只要有决心,做学问对年龄的要求不那么严格。还是语堂先生说得对,如果年届不惑,再学习溜冰、踢毽子、放风筝,偷闲学少年,那自然是秋行春令,有点勉强。半老徐娘,留着刘海,躲在茅房里穿着高跟鞋当踩高跷般练习走路,那也是惨事。中年的妙趣,在于认识人生,认识自己,从而做自己能做的事,享受自己能享受的生活。语堂先生的态度是积极的,但他的标准并不高,是指年届不惑,不应消极。在我们这个时代,女到四十一枝花,男到四十正当家。不过我早过四十,已是耳顺之年,比语堂先生中年人的标准多了一小半。可我还是学半老徐娘穿高跟鞋踩高跷,硬是学会了电脑。

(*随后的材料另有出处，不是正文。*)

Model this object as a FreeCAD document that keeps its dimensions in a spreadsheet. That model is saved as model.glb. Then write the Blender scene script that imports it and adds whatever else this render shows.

世上无难事,只怕有心人。苦是苦点,各种方法都用过,键盘上贴字,背字根,家人手把着手教。最终还得靠自己。整天整天在键盘上泡着,一来二去,慢慢会了一些,能打点东西,高兴得很。由不会到初会的乐趣,与完全纯熟时的乐趣完全不同。开始时常出事故。费了牛劲写了点东西,不懂应随时存盘,门外有人敲门,随手一关计算机,东西丢了,找不回来。电脑这东西,不讲人情,只讲规律。你服它,它服你,你不服它,要它服你,没门儿。我丢过很多次,得了教训,写一点马上存盘不让它跑掉。再则,不懂,不能乱按键。不知触犯了它哪根神经,不高兴,罢工,我一点辙没有,只有打电话求教,或找人来救急。这种情况,发生过多次。现在快二十年了,我仍然只能打打字,发发邮件,看个新闻,其他太复杂的活儿还是不会干,也不准备学。前些年流行博客,我的学生要我也开个博客。我问他,开博客干嘛,他说,有粉丝,我说我要粉丝干吗,能吃吗?粉丝越多越有名,我不需要这个名,我只需要安静,没有干扰。其他粉丝、粉条一概与我无关。
我很自豪的是从1995年以后的全部著作、文章,都是我一字一字亲自敲出来的。我没有走自己口授、别人打字的路。我感到文字不从自己手下流出来,就不是自己的风格。别人打,自己说,省点劲,但嚼不出味道来。与别人联系,也是通过邮件,电子邮件速度快,省邮票,省跑邮局。我吃了苦头,也尝到了甜头。
从1996年以后,我从“笔墨”生活中解放出来,但被绑在电脑的键盘上。眼睛累,而且手腕肌腱发炎,时时作痛。更大的缺点是从此没有真正意义的手稿,也不知道原来是如何考虑的,为什么会修改成最后定稿,无迹可查。只有打印的定稿,没有手写的草稿,没有几经修改的笔迹,总是一种缺憾。好在我不是名人,今生今世也不可能成为名人,不必为有无手稿操心。
没有办法,看起来凡事都有两面性。新科技的运用也是如此。电脑加快信息的搜集、交流、积累,有利于学术研究,但也可能带来学术质量的下降、学术垃圾的制造。写文章叫攒文章,把下载的各种文章拼凑在一起,这种文章和著作的质量可想而知。这当然不能怪电脑,而是学风问题。在坏的学风下,一种新技术手段的出现可能使学风更加恶化。可在好的学风下,一种新技术的应用可以如虎添翼,有利于学术的发展。